February 16 - 26, 2014…Casa Paul, San Miguel de Allende, Guanajuato Mexico

Oops..I may of had an extra glass of wine and became a little chatty... so this is a large entry!

Riding out of the 1770's hallway of Hotel Mansion Iturbre

Riding out of the 1770's hallway of Hotel Mansion Iturbre

It was exciting to ride the bikes out of the closet of the 1770's Hacienda, Hotel Mansion Iturbe where they had been safely stored.  Our route today has us traveling north, through Morelia, out of the state of Michoacan and into the state of Quanajuato  and on to our destination, San Miguel de Allende.  The ride was nothing to rave about, really!  The open areas we traveled through were dry, dusty, and ordinary….and the towns we traveled through matched the surroundings…pretty unappealing with the usual standard smoggy congestion.  

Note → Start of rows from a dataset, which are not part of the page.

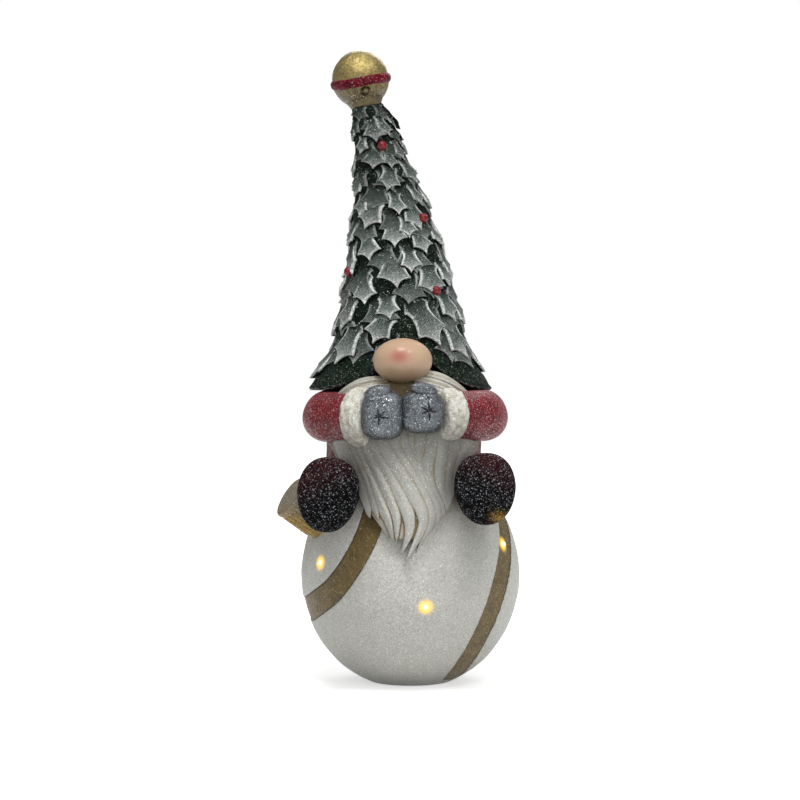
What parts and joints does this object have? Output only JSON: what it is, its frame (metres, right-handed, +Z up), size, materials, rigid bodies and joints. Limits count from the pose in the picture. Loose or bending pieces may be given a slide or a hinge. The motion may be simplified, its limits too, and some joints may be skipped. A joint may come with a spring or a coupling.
{
  "type": "gnome statue",
  "caption": "Glitter-painted cast gnome with a tall holly-leaf hat and bell, seated on a white ornament ball with gold swirls and small warm lamps",
  "frame": {"origin": "Middle of the object's bounding box in X and Y, on the surface it stands on", "axes": "+Z up, the gnome's face and boot soles look to -Y, +X to the viewer's right"},
  "size_m": [0.2086, 0.2259, 0.5512],
  "materials": {
    "painted_casting": "painted cast stone mix with glitter",
    "lamp_lens": "clear warm lamp, lit",
    "wire_cover": "soft wire cover",
    "tray_plastic": "moulded, fine grain",
    "plated_steel": "plated",
    "cell_label": "plain printed sleeve"
  },
  "bodies": {
    "statue": {"statue_casting": "painted_casting", "led_lamp_left": "lamp_lens", "led_lamp_front": "lamp_lens", "led_lamp_right": "lamp_lens", "lamp_wire_left": "wire_cover", "lamp_wire_front": "wire_cover", "lamp_wire_right": "wire_cover", "battery_tray": "tray_plastic", "battery_door": "tray_plastic", "door_screw": "plated_steel", "battery_front": "cell_label", "battery_back": "cell_label", "contact_bridge": "plated_steel", "contact_front": "plated_steel", "contact_back": "plated_steel"},
    "switch": {"switch_slider": "tray_plastic"}
  },
  "joints": [
    {"name": "power_switch", "type": "slide", "parent": "statue", "child": "switch", "axis": [1, 0, 0], "range_m": [-0.003, 0]}
  ]
}
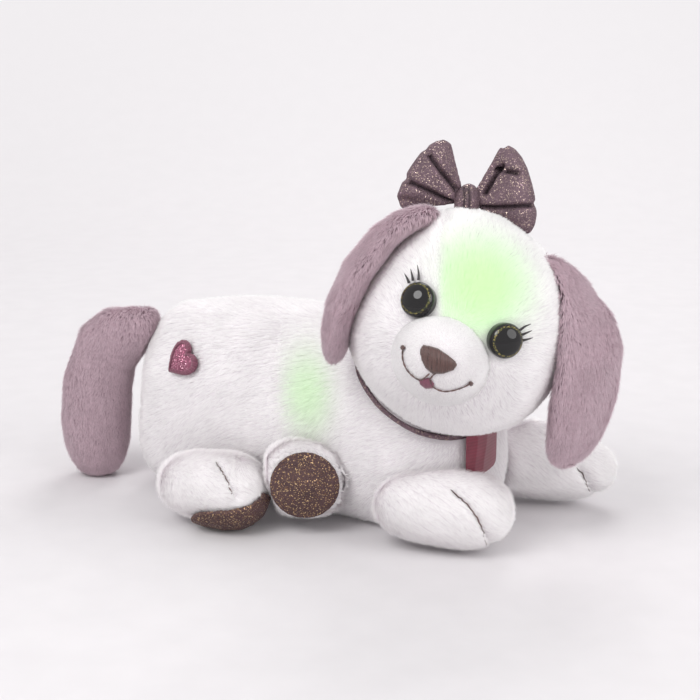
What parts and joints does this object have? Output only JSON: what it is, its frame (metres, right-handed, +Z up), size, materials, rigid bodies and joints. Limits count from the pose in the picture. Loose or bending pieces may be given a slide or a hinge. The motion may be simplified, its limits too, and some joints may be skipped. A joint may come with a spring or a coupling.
{
  "type": "light-up plush puppy",
  "caption": "Stuffed toy puppy lying down, with long ears, a hair bow, a heart to press and lamps that glow in its forehead and flank.",
  "frame": {"origin": "under the middle of the toy's box, on the floor that it lies on", "axes": "+Z up, the face and the shown sole look towards -Y, the tail is at -X and the front paws at +X"},
  "size_m": [0.3404, 0.237, 0.2207],
  "materials": {
    "cream_plush": "long white pile",
    "white_velvet": "short velvet pile",
    "taupe_plush": "long dusty pile",
    "rose_glitter_fabric": "woven with glitter",
    "brown_glitter_fabric": "woven with gold glitter",
    "brown_embroidery": "satin stitch",
    "pink_felt": "brushed",
    "red_ribbon": "woven ribbon",
    "pink_glitter_fabric": "woven with glitter",
    "black_eye_plastic": "glossy",
    "white_plastic": "moulded",
    "frosted_plastic": "frosted",
    "black_plastic": "moulded",
    "green_board": "printed board",
    "red_wire": "insulated",
    "steel": "plated",
    "cell_jacket": "lacquered"
  },
  "bodies": {
    "body": {"torso": "cream_plush", "collar": "rose_glitter_fabric", "heart_switch_housing": "black_plastic", "heart_switch_wire": "red_wire", "flank_lamp_board": "green_board", "flank_lamp_diffuser": "frosted_plastic", "flank_lamp_wire": "red_wire", "neck_wire": "red_wire", "battery_tray": "white_plastic", "battery_cell_1": "cell_jacket", "battery_cell_2": "cell_jacket", "battery_cell_3": "cell_jacket", "battery_contacts_rear": "steel", "battery_contacts_front": "steel", "circuit_board": "green_board"},
    "head": {"head": "cream_plush", "muzzle": "white_velvet", "nose": "brown_embroidery", "tongue": "pink_felt", "bow_knot": "rose_glitter_fabric", "bow_right_loop": "rose_glitter_fabric", "bow_left_loop": "rose_glitter_fabric", "forehead_lamp_board": "green_board", "forehead_lamp_diffuser": "frosted_plastic", "forehead_lamp_wire": "red_wire", "right_eye": "black_eye_plastic", "left_eye": "black_eye_plastic", "right_eye_washer": "white_plastic", "left_eye_washer": "white_plastic"},
    "right_ear": {"right_ear": "taupe_plush"},
    "left_ear": {"left_ear": "taupe_plush"},
    "tail": {"tail": "taupe_plush"},
    "right_front_leg": {"right_front_leg": "cream_plush"},
    "left_front_leg": {"left_front_leg": "cream_plush"},
    "right_hind_leg": {"right_hind_leg": "cream_plush", "right_hind_sole": "brown_glitter_fabric"},
    "left_hind_leg": {"left_hind_leg": "cream_plush", "left_hind_sole": "brown_glitter_fabric"},
    "heart": {"heart_patch": "pink_glitter_fabric", "heart_switch_plunger": "black_plastic"},
    "tag": {"collar_tag": "red_ribbon"},
    "battery_door": {"battery_door": "white_plastic", "battery_door_screw": "steel"},
    "power_switch": {"power_switch_knob": "black_plastic"}
  },
  "joints": [
    {"name": "head_turn", "type": "hinge", "parent": "body", "child": "head", "pos_m": [0.0711, -0.03846, 0.124], "axis": [0.3534, -0.5517, 0.7555], "range_deg": [-10, 10], "stiffness_Nm_per_rad": 2},
    {"name": "right_ear_lift", "type": "hinge", "parent": "head", "child": "right_ear", "pos_m": [0.05679, -0.04358, 0.18569], "axis": [0.0849, 0.9707, -0.225], "range_deg": [0, 35]},
    {"name": "left_ear_lift", "type": "hinge", "parent": "head", "child": "left_ear", "pos_m": [0.11361, -0.04663, 0.16775], "axis": [-0.0849, -0.9707, 0.225], "range_deg": [0, 35]},
    {"name": "tail_wag", "type": "hinge", "parent": "body", "child": "tail", "pos_m": [-0.10743, 0.06456, 0.09753], "axis": [0, 0, 1], "range_deg": [-15, 15], "stiffness_Nm_per_rad": 0.4},
    {"name": "right_front_leg_swing", "type": "hinge", "parent": "body", "child": "right_front_leg", "pos_m": [0.04562, -0.05549, 0.0255], "axis": [0, 0, -1], "range_deg": [0, 12], "stiffness_Nm_per_rad": 0.5},
    {"name": "left_front_leg_swing", "type": "hinge", "parent": "body", "child": "left_front_leg", "pos_m": [0.0812, 0.02526, 0.024], "axis": [0, 0, 1], "range_deg": [0, 12], "stiffness_Nm_per_rad": 0.5},
    {"name": "right_hind_leg_swing", "type": "hinge", "parent": "body", "child": "right_hind_leg", "pos_m": [-0.0777, -0.01371, 0.024], "axis": [0, 0, -1], "range_deg": [0, 12], "stiffness_Nm_per_rad": 0.5},
    {"name": "left_hind_leg_twist", "type": "hinge", "parent": "body", "child": "left_hind_leg", "pos_m": [-0.0133, 0.02114, 0.032], "axis": [0, -1, 0], "range_deg": [-6, 6], "stiffness_Nm_per_rad": 0.5},
    {"name": "heart_press", "type": "slide", "parent": "body", "child": "heart", "axis": [0.5281, 0.7787, -0.3388], "range_m": [0, 0.0015], "stiffness_N_per_m": 300},
    {"name": "tag_lift", "type": "hinge", "parent": "body", "child": "tag", "pos_m": [0.08437, -0.03045, 0.06593], "axis": [-1, 0, 0], "range_deg": [0, 3]},
    {"name": "battery_door_slide", "type": "slide", "parent": "body", "child": "battery_door", "axis": [0, 0, -1], "range_m": [0, 0.025]},
    {"name": "power_switch", "type": "slide", "parent": "body", "child": "power_switch", "axis": [0.4695, 0.8829, 0], "range_m": [0, 0.003]}
  ]
}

As we rode through one of the small towns. a bright clean little restaurant, caught my eye and thought that it would be a good place for lunch.  Being Sunday, menudo was really the only thing on the menu!  Hmmm, I really don't know if Im into eating beef stomach…tripe, which I know is a traditional Mexican delicacy that can lovingly take up to 7 hours to prepare.  The Señora offered us tacos…I said "carne?"….Hmmm, I don't think that "regular meat" is on the menu today, by the way she smiled, shook her head, pointed to, and rubbed her stomach.  I got the whole charades thing….today is menudo tacos!  OK then!  I looked over at the other patrons seated at the counter, enjoying their meal…their  tacos looked pretty good.   There was a good heaping of a bright orange chopped mixture in the middle of a small warm corn tortilla…gotta try it!  "Seis, tacos…tres y tres", I said, as I pointed to Kev and I.  The Señora smiled proudly, eager to serve us her obvious specialty!  Kev and I sat down then up roared an old Chevy truck, stopping right outside the restaurant and next to our bikes.  Out hopped a keen young man swaggering towards Kev and I.  "I heard that there were some travelers in town that may need my in help translating the menu", he crowed, in perfect english!  Huh, what do you know, we have only been here for 3 minutes.  "Thank-you, but I think all is OK", I replied.  Kev and I thanked him for his kindness and concern, and told him that we had ordered 3 tacos each.  He then proceeded to tell us that food was wonderful and that he eats here daily, had lived in Florida for 10 years, illegally, wants to go back with his girlfriend, and so on and so on!!!!  He sat across from us, intently watching Kev and I top our tacos with fresh chopped onion, cilantro and hot salsa.  He was obviously waiting for some sort of facial reaction…or maybe just some friendly conversation?  The menudo tacos were delicious, and the unexpected help was heart felt!!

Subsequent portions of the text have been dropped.